> **Directions for this task**
Reproduce, please, only the lines from the first line below to the line containing "cut(ring, bore)", inclusive.

> **Available data**
-- Begin --
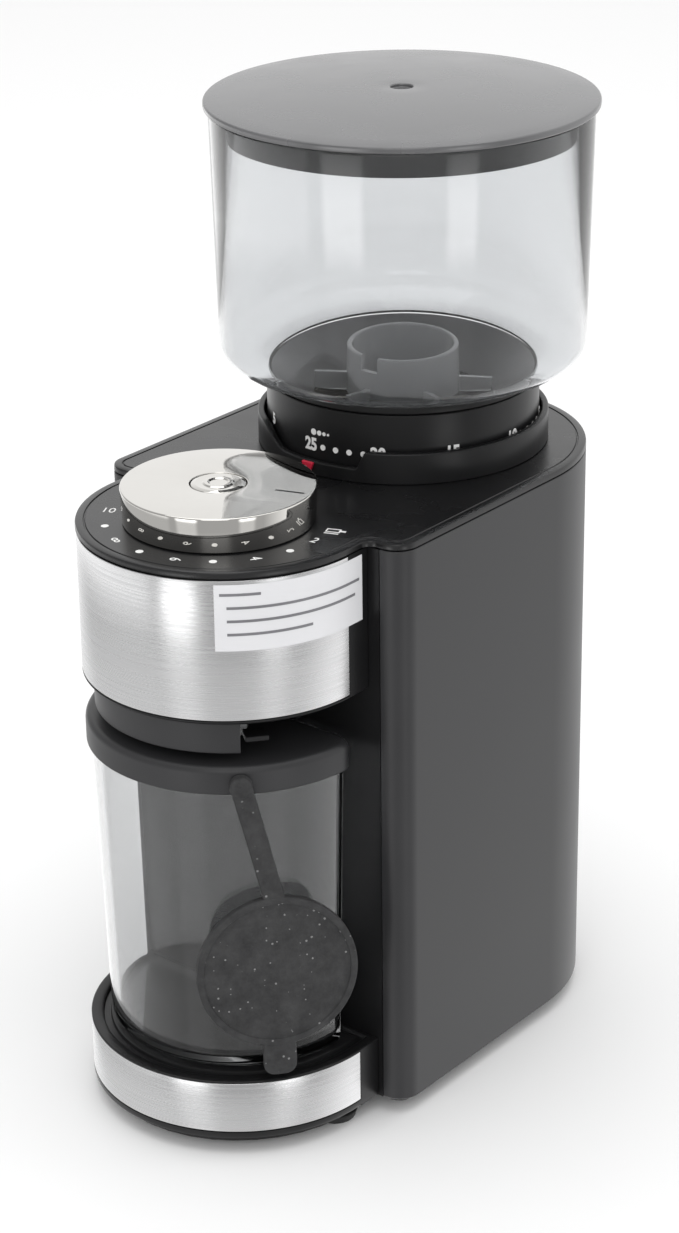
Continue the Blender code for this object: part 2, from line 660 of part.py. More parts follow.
def build_burrs(spin):
    """The shaft with its cone burr and sweeper, the chamber, and the carrier with the ring burr."""
    turned("grinding_chamber", [(0.0360, 0.1860), (0.0360, 0.1520), (0.0060, 0.1520), (0.0060, 0.1550),
                                (0.0330, 0.1550), (0.0330, 0.1860)], BURR_AXIS, "die_cast")
    chamber = bpy.data.objects["grinding_chamber"]
    cut(chamber, boxed("chamber_outlet", (-0.0095, -0.002, 0.1570), (0.0095, 0.012, 0.1642), None))

    turned("burr_shaft", [(0.0, 0.1895), (0.0035, 0.1895), (0.0040, 0.1890), (0.0040, 0.1160),
                          (0.0, 0.1160)], BURR_AXIS, "tool_steel", 24, spin)

    sweeper = prism("grounds_sweeper", circle(BURR_AXIS, 0.0315), 0.1562, 0.1580, "nylon",
                    holes=(circle(BURR_AXIS, 0.0043, 24),), pivot=spin)
    for turn in (30, 150, 270):
        blade = blade_outline(turn, 0.0220, 0.0312, 0.0009)
        join(sweeper, prism(f"sweeper_vane_{turn}", blade, 0.1572, 0.1640, None))

    cone_levels = [(0.0185, 0.1650), (0.0185, 0.1670), (0.0150, 0.1740), (0.0110, 0.1820), (0.0085, 0.1860)]
    cone = lofted("lower_burr", fluted(cone_levels, 12, 0.0012, 35, BURR_AXIS),
                  "tool_steel", pivot=spin)
    cut(cone, rod("cone_bore", (*BURR_AXIS, 0.16), (*BURR_AXIS, 0.19), 0.0043, None))
    prism("burr_nut", circle(BURR_AXIS, 0.0072, 6), 0.1863, 0.1900, "tool_steel",
          holes=(circle(BURR_AXIS, 0.0043, 24),), pivot=spin)

    travel = pivot_at("carrier_axis", (*BURR_AXIS, 0.0))
    turned("burr_carrier", [(0.0325, 0.1905), (0.0325, 0.1665), (0.0273, 0.1665), (0.0273, 0.1855),
                            (0.0215, 0.1855), (0.0215, 0.1905)], BURR_AXIS, "nylon", pivot=travel)
    ring = turned("upper_burr", [(0.0270, 0.1852), (0.0270, 0.1668), (0.0210, 0.1668), (0.0150, 0.1852)],
                  BURR_AXIS, "tool_steel", pivot=travel)
    bore_levels = [(0.0232, 0.1600), (0.0218, 0.1668), (0.0190, 0.1752), (0.0160, 0.1852), (0.0150, 0.1900)]
    bore = lofted("ring_bore", fluted(bore_levels, 16, -0.0009, -25, BURR_AXIS), None)
    cut(ring, bore)


# ---------------------------------------------------------------- setting ring and hopper

def build_setting():
    """The fixed collar with its window and pointer, and the ring that turns inside it."""
    collar = turned("collar", [(COLLAR_R - 0.0005, COLLAR_TOP), (COLLAR_R, COLLAR_TOP - 0.0005),
                               (COLLAR_R, TOP_SURFACE + GAP), (COLLAR_BORE, TOP_SURFACE + GAP),
                               (COLLAR_BORE, COLLAR_TOP)], BURR_AXIS, "black_plastic", FINE_ROUND)
    start, end = (angle - 90 for angle in WINDOW_DEG)
    sector = [BURR_AXIS] + arc(BURR_AXIS, 0.060, start, end, 10)
    cut(collar, prism("collar_window", sector, WINDOW_SILL, COLLAR_TOP + 0.01, None))

    angle = math.radians(POINTER_DEG)
    out = Vector((math.sin(angle), -math.cos(angle)))
    side = Vector((math.cos(angle), math.sin(angle)))
    near = Vector(BURR_AXIS) + out * (COLLAR_R + GAP)
    far = Vector(BURR_AXIS) + out * (COLLAR_R + 0.0010)
    low = [near - side * 0.0013, near + side * 0.0013, far + side * 0.0013, far - side * 0.0013]
    high = [near - side * 0.0022, near + side * 0.0022, far + side * 0.0022, far - side * 0.0022]
    lofted("setting_pointer", [[(*p, 0.1914) for p in low], [(*p, 0.1943) for p in high]], "red_plastic")

    turn = pivot_at("setting_axis", (*BURR_AXIS, 0.0))
    turned("adjusting_ring", [(RING_R, RING_TOP), (RING_R, RING_BOTTOM), (0.0331, RING_BOTTOM),
                              (0.0331, RING_BOTTOM + 0.0030), (0.0397, RING_BOTTOM + 0.0030),
                              (0.0397, RING_TOP)], BURR_AXIS, "black_plastic", FINE_ROUND, turn)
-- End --
> **Result for this task**
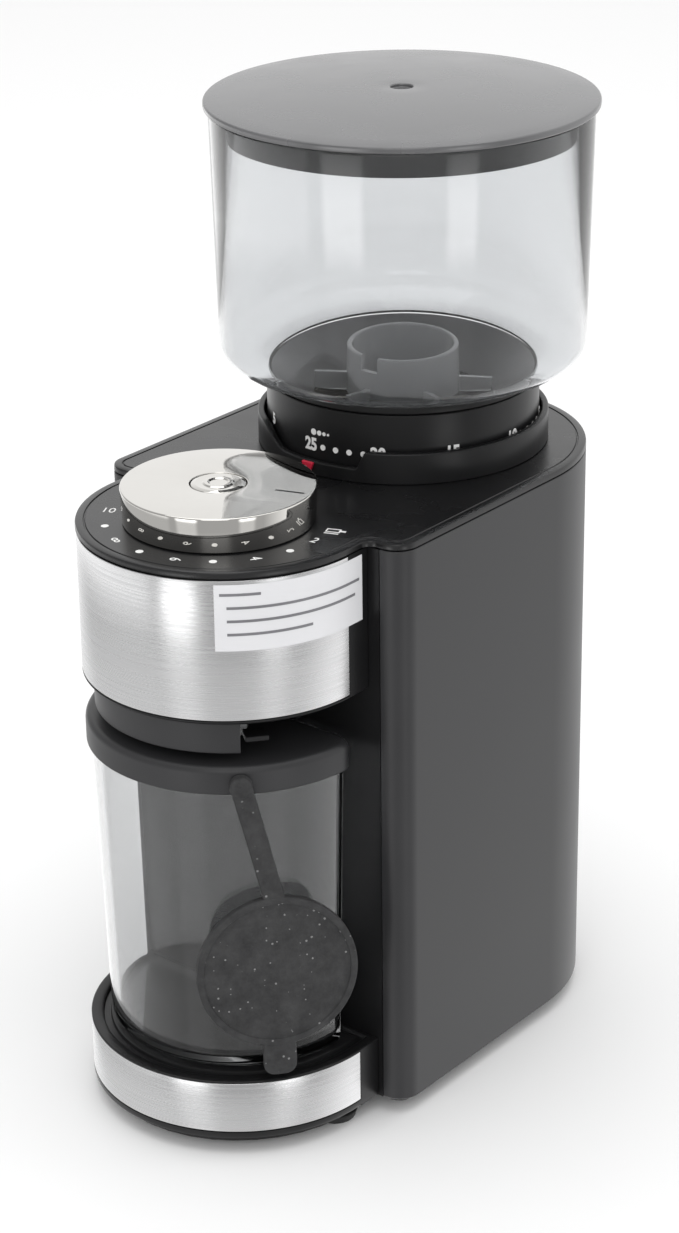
Continue the Blender code for this object: part 2, from line 660 of part.py. More parts follow.
def build_burrs(spin):
    """The shaft with its cone burr and sweeper, the chamber, and the carrier with the ring burr."""
    turned("grinding_chamber", [(0.0360, 0.1860), (0.0360, 0.1520), (0.0060, 0.1520), (0.0060, 0.1550),
                                (0.0330, 0.1550), (0.0330, 0.1860)], BURR_AXIS, "die_cast")
    chamber = bpy.data.objects["grinding_chamber"]
    cut(chamber, boxed("chamber_outlet", (-0.0095, -0.002, 0.1570), (0.0095, 0.012, 0.1642), None))

    turned("burr_shaft", [(0.0, 0.1895), (0.0035, 0.1895), (0.0040, 0.1890), (0.0040, 0.1160),
                          (0.0, 0.1160)], BURR_AXIS, "tool_steel", 24, spin)

    sweeper = prism("grounds_sweeper", circle(BURR_AXIS, 0.0315), 0.1562, 0.1580, "nylon",
                    holes=(circle(BURR_AXIS, 0.0043, 24),), pivot=spin)
    for turn in (30, 150, 270):
        blade = blade_outline(turn, 0.0220, 0.0312, 0.0009)
        join(sweeper, prism(f"sweeper_vane_{turn}", blade, 0.1572, 0.1640, None))

    cone_levels = [(0.0185, 0.1650), (0.0185, 0.1670), (0.0150, 0.1740), (0.0110, 0.1820), (0.0085, 0.1860)]
    cone = lofted("lower_burr", fluted(cone_levels, 12, 0.0012, 35, BURR_AXIS),
                  "tool_steel", pivot=spin)
    cut(cone, rod("cone_bore", (*BURR_AXIS, 0.16), (*BURR_AXIS, 0.19), 0.0043, None))
    prism("burr_nut", circle(BURR_AXIS, 0.0072, 6), 0.1863, 0.1900, "tool_steel",
          holes=(circle(BURR_AXIS, 0.0043, 24),), pivot=spin)

    travel = pivot_at("carrier_axis", (*BURR_AXIS, 0.0))
    turned("burr_carrier", [(0.0325, 0.1905), (0.0325, 0.1665), (0.0273, 0.1665), (0.0273, 0.1855),
                            (0.0215, 0.1855), (0.0215, 0.1905)], BURR_AXIS, "nylon", pivot=travel)
    ring = turned("upper_burr", [(0.0270, 0.1852), (0.0270, 0.1668), (0.0210, 0.1668), (0.0150, 0.1852)],
                  BURR_AXIS, "tool_steel", pivot=travel)
    bore_levels = [(0.0232, 0.1600), (0.0218, 0.1668), (0.0190, 0.1752), (0.0160, 0.1852), (0.0150, 0.1900)]
    bore = lofted("ring_bore", fluted(bore_levels, 16, -0.0009, -25, BURR_AXIS), None)
    cut(ring, bore)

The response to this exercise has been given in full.